I watched as the tape began to roll and Robert Tilton appeared. He was preaching about the word of the Lord when suddenly he stopped, squinted his eyes to pause for spiritual emphasis, and then a loud fart sound emanated from his ass.

Tom squealed with laughter.

“Isn’t it great?” he said. “Someone took all of his TV sermons and added fart tracks behind it. Isn’t it the best thing ever?”

I can’t say I wasn’t enjoying myself… I was… I was alone with Tom Petersson, I was sharing a personal moment with him, ANYTHING would have made me happy but… I couldn’t help but wonder for a moment, What if Robin Zander were in the room with us? Did he have the same bathroom mentality?

Tom shook my hand, sure that I wasn’t paying proper attention.

“Look D.D.!” He shouted, “Look!”

I watched again as Robert Tilton paused for spiritual significance and a long rapid series of fart sounds descended upon us.

Tom could barely breath.
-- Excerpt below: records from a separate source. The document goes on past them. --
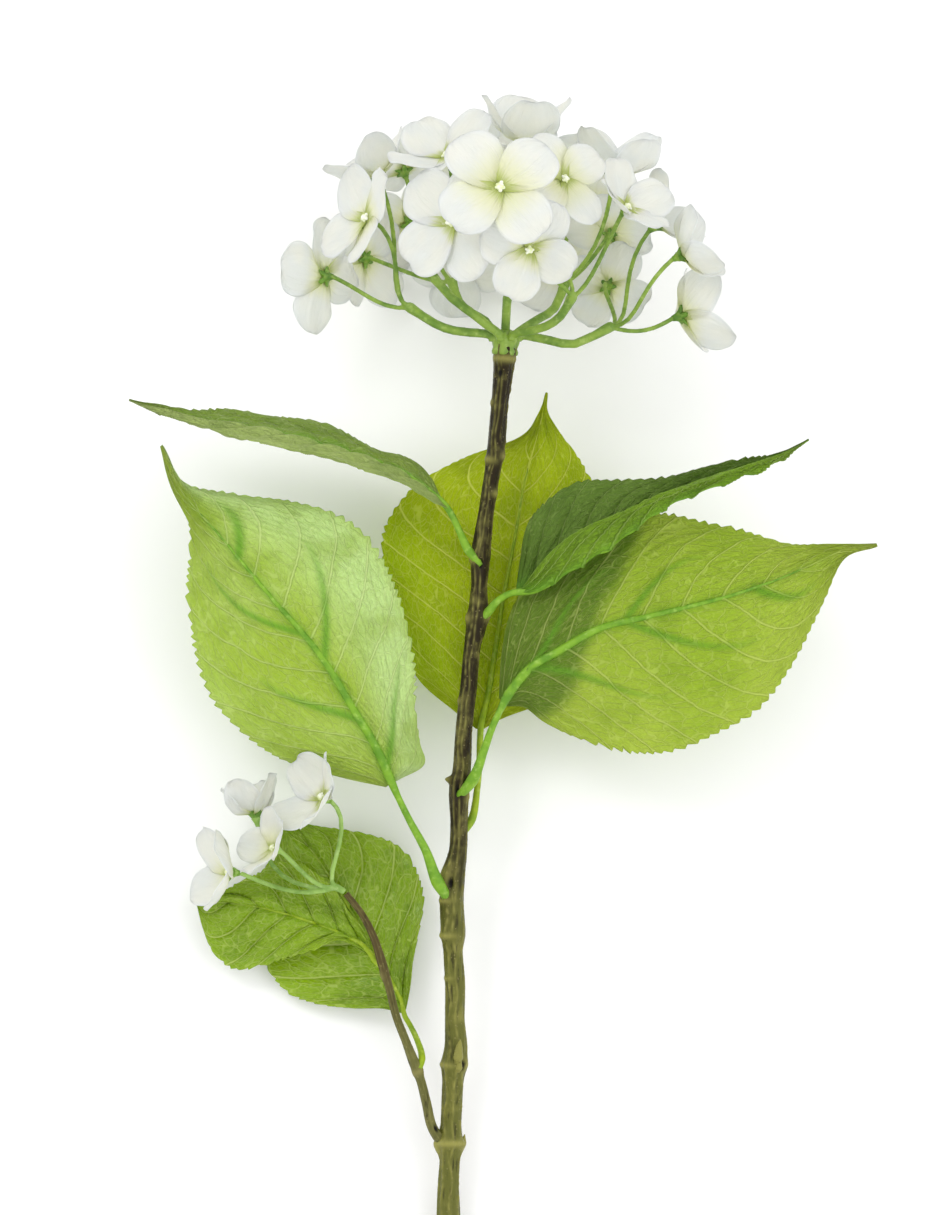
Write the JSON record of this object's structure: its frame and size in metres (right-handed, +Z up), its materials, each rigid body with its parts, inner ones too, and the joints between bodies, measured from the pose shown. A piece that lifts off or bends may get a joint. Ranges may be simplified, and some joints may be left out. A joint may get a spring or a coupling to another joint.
{
  "type": "cut hydrangea",
  "caption": "Cut white mophead hydrangea lying down: knotty woody stem, broad toothed leaves, a domed head of four-petalled florets, and a side shoot with its own leaves and small spray.",
  "frame": {"origin": "centre of the bounding box at the surface the stem lies on", "axes": "+Z up from the surface; +Y along the stem from its cut end to the flower head; +X to the right seen from above with the head at the top"},
  "size_m": [0.2986, 0.4834, 0.1446],
  "materials": {
    "stem": "matte brown bark turning olive green towards the cut end, with ridges and leaf scars",
    "shoot": "matte brown and olive bark",
    "leaf_light": "satin, light yellow-green underside with raised vivid ribs and pale net veins",
    "leaf_vivid": "satin, saturated yellow-green, light showing through",
    "leaf_grey": "satin, soft greyish green with pressed veins",
    "leaf_glossy": "slightly glossy deep green with pressed veins",
    "pedicel": "satin fresh green",
    "petal": "soft matte white, faint yellow-green at the middle, fine pleats"
  },
  "bodies": {
    "root": {"main_stem": "stem", "side_stem": "shoot", "leaf_left_large": "leaf_light", "leaf_right_large": "leaf_light", "leaf_centre_back": "leaf_vivid", "leaf_left_upper": "leaf_grey", "leaf_right_upper": "leaf_grey", "side_leaf_back": "leaf_glossy", "side_leaf_front": "leaf_glossy", "spray_left": "pedicel", "spray_front_left": "pedicel", "spray_front_right": "pedicel", "spray_right": "pedicel", "spray_back_left": "pedicel", "spray_back": "pedicel", "spray_back_right": "pedicel", "spray_centre": "pedicel", "side_spray": "pedicel", "floret_front_upper": "petal", "floret_front_lower": "petal", "floret_front_left": "petal", "floret_front_right": "petal", "floret_upper_left": "petal", "floret_left_front": "petal", "floret_left_back": "petal", "floret_left_upper": "petal", "floret_left_rear": "petal", "floret_top": "petal", "floret_top_right": "petal", "floret_right_front": "petal", "floret_right_upper": "petal", "floret_right_middle": "petal", "floret_right_low": "petal", "floret_inner_right": "petal", "floret_under_right": "petal", "floret_back_left": "petal", "floret_back_right": "petal", "floret_rear_left": "petal", "floret_rear_upper_left": "petal", "floret_rear_middle": "petal", "floret_rear_upper_right": "petal", "floret_crown_left": "petal", "floret_crown_right": "petal", "side_floret_upper": "petal", "side_floret_middle": "petal", "side_floret_outer": "petal", "side_floret_far": "petal"}
  },
  "joints": []
}
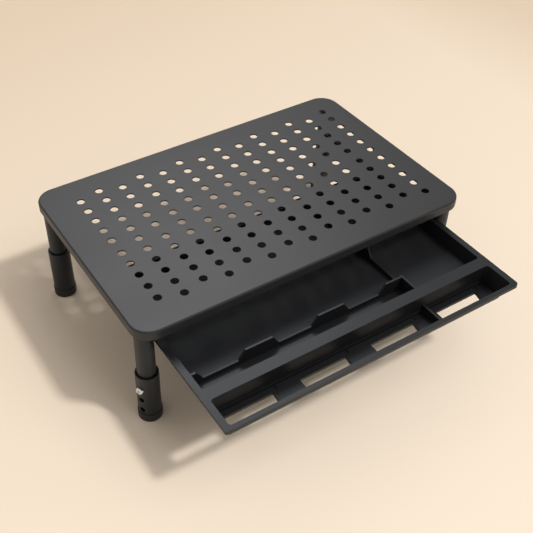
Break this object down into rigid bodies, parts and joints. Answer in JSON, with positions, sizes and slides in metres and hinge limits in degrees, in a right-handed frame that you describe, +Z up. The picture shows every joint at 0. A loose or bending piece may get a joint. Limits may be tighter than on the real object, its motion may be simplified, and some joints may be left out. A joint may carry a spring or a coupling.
{
  "type": "laptop stand with drawer",
  "caption": "Folded steel platform with ventilation holes on telescopic round legs, with a moulded organiser drawer that slides on rails under it.",
  "frame": {"origin": "on the floor under the feet, in the middle of the footprint with the drawer at its rest, which is the partly open place that the picture shows", "axes": "+X to the right as seen from the drawer's front, +Y towards the back, +Z up"},
  "size_m": [0.3736, 0.3384, 0.125],
  "materials": {
    "platform_coat": "fine satin powder coat, dark grey",
    "tube_coat": "satin powder coat, dark grey",
    "sleeve_coat": "satin powder coat, dark grey",
    "rail_coat": "satin powder coat, dark grey",
    "foot_rubber": "matte black rubber",
    "screw_chrome": "bright plated steel",
    "drawer_plastic": "fine grained charcoal moulding",
    "glide_plastic": "smooth black low-friction plastic",
    "insert_plastic": "plain black plastic",
    "bare_steel": "zinc plated steel",
    "rivet_metal": "plain blind rivet"
  },
  "bodies": {
    "stand": {"platform": "platform_coat", "leg_pads": "bare_steel", "leg_studs": "bare_steel", "tube_inserts": "insert_plastic", "tube_end_rings": "insert_plastic", "front_left_tube": "tube_coat", "front_right_tube": "tube_coat", "rear_left_tube": "tube_coat", "rear_right_tube": "tube_coat", "left_rail": "rail_coat", "right_rail": "rail_coat", "left_glide": "glide_plastic", "right_glide": "glide_plastic", "rail_studs": "bare_steel", "rail_nuts": "bare_steel", "glide_rivets": "rivet_metal"},
    "drawer": {"drawer_tray": "drawer_plastic"},
    "front_left_leg_end": {"front_left_sleeve": "sleeve_coat", "front_left_foot": "foot_rubber", "front_left_lock_screw": "screw_chrome"},
    "front_right_leg_end": {"front_right_sleeve": "sleeve_coat", "front_right_foot": "foot_rubber", "front_right_lock_screw": "screw_chrome"},
    "rear_left_leg_end": {"rear_left_sleeve": "sleeve_coat", "rear_left_foot": "foot_rubber", "rear_left_lock_screw": "screw_chrome"},
    "rear_right_leg_end": {"rear_right_sleeve": "sleeve_coat", "rear_right_foot": "foot_rubber", "rear_right_lock_screw": "screw_chrome"}
  },
  "joints": [
    {"name": "drawer_slide", "type": "slide", "parent": "stand", "child": "drawer", "axis": [0, -1, 0], "range_m": [-0.1064, 0.0336]},
    {"name": "front_left_sleeve_slide", "type": "slide", "parent": "stand", "child": "front_left_leg_end", "axis": [0, 0, 1], "range_m": [0, 0.028]},
    {"name": "front_right_sleeve_slide", "type": "slide", "parent": "stand", "child": "front_right_leg_end", "axis": [0, 0, 1], "range_m": [0, 0.028]},
    {"name": "rear_left_sleeve_slide", "type": "slide", "parent": "stand", "child": "rear_left_leg_end", "axis": [0, 0, 1], "range_m": [0, 0.028]},
    {"name": "rear_right_sleeve_slide", "type": "slide", "parent": "stand", "child": "rear_right_leg_end", "axis": [0, 0, 1], "range_m": [0, 0.028]}
  ]
}
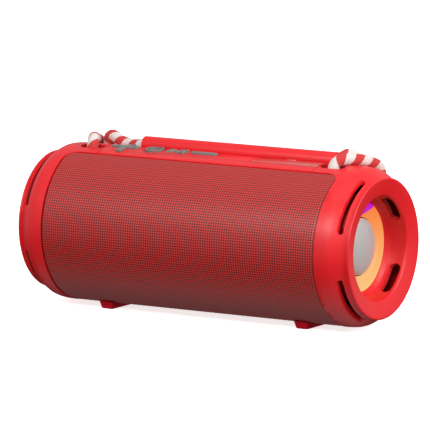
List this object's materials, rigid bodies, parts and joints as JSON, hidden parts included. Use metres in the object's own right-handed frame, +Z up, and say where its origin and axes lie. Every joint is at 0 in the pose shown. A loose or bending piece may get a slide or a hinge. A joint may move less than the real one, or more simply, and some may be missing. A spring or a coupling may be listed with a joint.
{
  "type": "portable party speaker",
  "caption": "Cylindrical portable speaker with a fabric wrap, open light-ring ends, a top button strip, bar feet and a rope handle through a grip tube.",
  "frame": {"origin": "on the floor under the middle of the cylinder, at the bottom centre of the whole object", "axes": "+X along the cylinder towards its right end as seen from the front, -Y to the front, +Z up"},
  "size_m": [0.241, 0.1, 0.1096],
  "materials": {
    "shell": "satin moulded plastic, bright red",
    "fabric_wrap": "fine woven speaker mesh, red over black",
    "foot_rubber": "dark red moulded rubber",
    "button_rubber": "grey silicone rubber",
    "port_cover": "glossy red cover",
    "rope": "braided cord, red and white spiral",
    "light_diffuser": "frosted diffuser, lit orange",
    "dome": "pale grey satin dome",
    "surround_rubber": "black butyl rubber",
    "circuit_board": "green solder mask",
    "black_plastic": "black moulded ABS",
    "steel": "zinc-plated steel",
    "cone_paper": "pressed paper cone",
    "battery_sleeve": "blue shrink sleeve"
  },
  "bodies": {
    "shell": {"aux_socket": "steel", "battery_pack": "battery_sleeve", "button_board": "circuit_board", "card_socket": "steel", "control_panel": "shell", "driver_frame_left": "steel", "driver_frame_right": "steel", "driver_magnet_left": "steel", "driver_magnet_right": "steel", "end_cap_left": "shell", "end_cap_right": "shell", "foot_left": "foot_rubber", "foot_right": "foot_rubber", "foot_screw_1": "steel", "foot_screw_2": "steel", "foot_screw_3": "steel", "foot_screw_4": "steel", "grille_wrap": "fabric_wrap", "inner_tube": "black_plastic", "light_board_left": "circuit_board", "light_board_right": "circuit_board", "light_ring_left": "light_diffuser", "light_ring_right": "light_diffuser", "main_board": "circuit_board", "port_board": "circuit_board", "radiator_frame_left": "black_plastic", "radiator_frame_right": "black_plastic", "rope_loop_left": "rope", "rope_loop_right": "rope", "rope_strand_left": "rope", "rope_strand_right": "rope", "surround_left": "surround_rubber", "surround_right": "surround_rubber", "switch_minus": "black_plastic", "switch_play": "black_plastic", "switch_plus": "black_plastic", "switch_power": "black_plastic", "usb_c_socket": "steel"},
    "button_plus": {"button_plus": "button_rubber"},
    "button_power": {"button_power": "button_rubber"},
    "button_play": {"button_play": "button_rubber"},
    "button_minus": {"button_minus": "button_rubber"},
    "port_flap": {"port_flap": "port_cover"},
    "radiator_left": {"radiator_left": "dome"},
    "radiator_right": {"radiator_right": "dome"},
    "driver_cone_left": {"driver_cone_left": "cone_paper"},
    "driver_cone_right": {"driver_cone_right": "cone_paper"},
    "handle_rope": {"rope_middle": "rope"},
    "grip": {"grip_tube": "shell"}
  },
  "joints": [
    {"name": "handle_lift", "type": "slide", "parent": "shell", "child": "handle_rope", "axis": [0, 0, 1], "range_m": [0, 0.016], "deforming": ["rope_strand_left", "rope_strand_right"]},
    {"name": "grip_spin", "type": "hinge", "parent": "handle_rope", "child": "grip", "pos_m": [0, 0.0085, 0.10295], "axis": [1, 0, 0], "continuous": true},
    {"name": "flap_open", "type": "hinge", "parent": "shell", "child": "port_flap", "pos_m": [0.05375, -0.0095, 0.10109], "axis": [1, 0, 0], "range_deg": [0, 130]},
    {"name": "press_plus", "type": "slide", "parent": "shell", "child": "button_plus", "axis": [0, 0, -1], "range_m": [0, 0.001], "stiffness_N_per_m": 400, "springref_m": -0.0005},
    {"name": "press_power", "type": "slide", "parent": "shell", "child": "button_power", "axis": [0, 0, -1], "range_m": [0, 0.001], "stiffness_N_per_m": 400, "springref_m": -0.0005},
    {"name": "press_play", "type": "slide", "parent": "shell", "child": "button_play", "axis": [0, 0, -1], "range_m": [0, 0.001], "stiffness_N_per_m": 400, "springref_m": -0.0005},
    {"name": "press_minus", "type": "slide", "parent": "shell", "child": "button_minus", "axis": [0, 0, -1], "range_m": [0, 0.001], "stiffness_N_per_m": 400, "springref_m": -0.0005},
    {"name": "radiator_travel_left", "type": "slide", "parent": "shell", "child": "radiator_left", "axis": [-1, 0, 0], "range_m": [-0.0015, 0.0015], "stiffness_N_per_m": 900},
    {"name": "cone_travel_left", "type": "slide", "parent": "shell", "child": "driver_cone_left", "axis": [0, -1, 0], "range_m": [-0.0015, 0.0015], "stiffness_N_per_m": 1200},
    {"name": "radiator_travel_right", "type": "slide", "parent": "shell", "child": "radiator_right", "axis": [1, 0, 0], "range_m": [-0.0015, 0.0015], "stiffness_N_per_m": 900},
    {"name": "cone_travel_right", "type": "slide", "parent": "shell", "child": "driver_cone_right", "axis": [0, -1, 0], "range_m": [-0.0015, 0.0015], "stiffness_N_per_m": 1200}
  ]
}
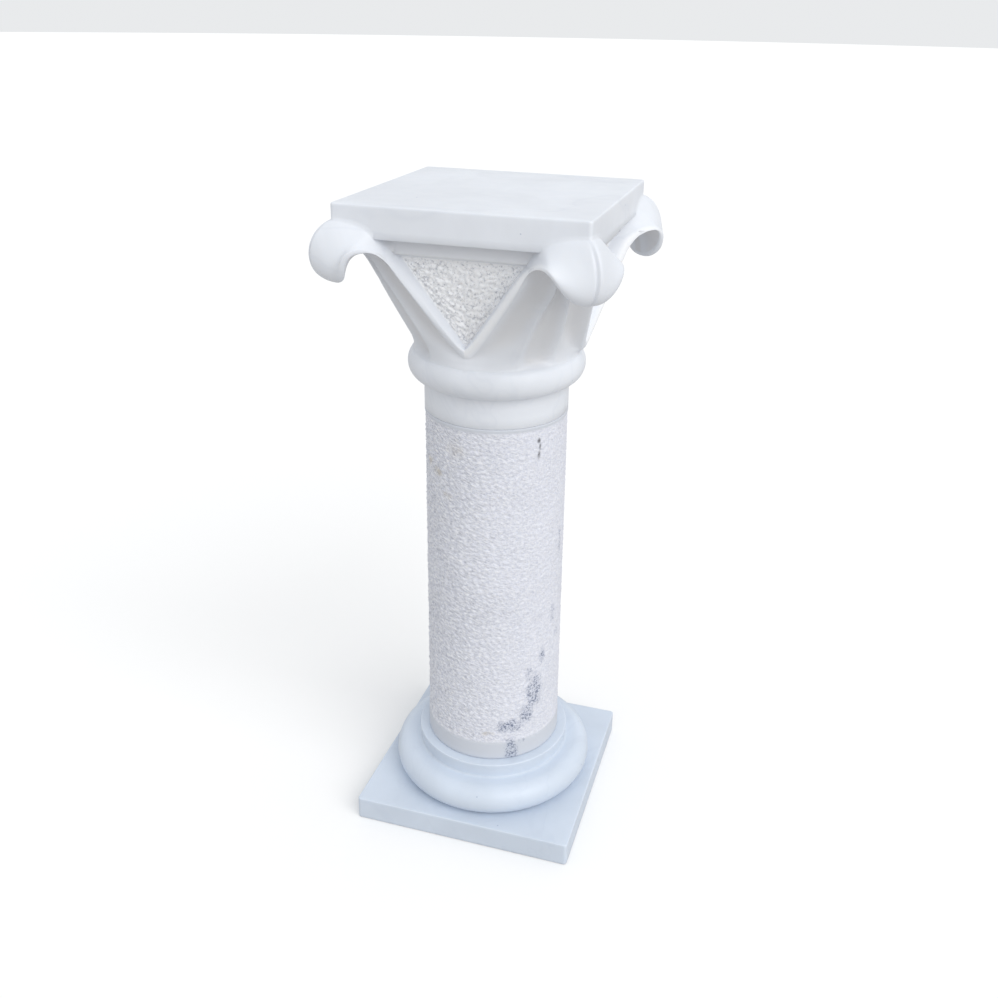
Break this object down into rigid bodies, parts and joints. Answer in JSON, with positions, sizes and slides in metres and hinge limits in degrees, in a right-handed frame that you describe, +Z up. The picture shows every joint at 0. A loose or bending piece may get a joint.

He actually slapped his skinny little Rock n Roll knee, shook his head and sighed before saying, “I just love this,”  and I felt a sudden ache in my heart.

How I wish I could have been on the road with Tom circa 1977.

I bet he was so much fun to travel with.

He must have been the prankster. The trickster. The one always up for a good time. I bet he had never been mean to a fan in his life time. He was everything I could ever want him to be.

Our week together passed by quickly… one prank after another: fart jokes, pages of porn magazines taped under office desks… and in cartage containers… and stuffed into acoustic sound holes of guitars… and when it was time for him to leave… I knew how much I would miss him.

“Stop it,” he said in his deep booming voice. “I’ll see you soon. You’ll come to a show right? We can hang out. Have fun.”

And there it was again… my 13-year-old fantasy come true.

And as the years have passed… it’s been nice to hear from friends in the business that he still asks after me… still rants and raves about our great time together in the studio that week.

And fart jokes and all… my Rock n Roll crush is still… my beautiful legendary gentleman.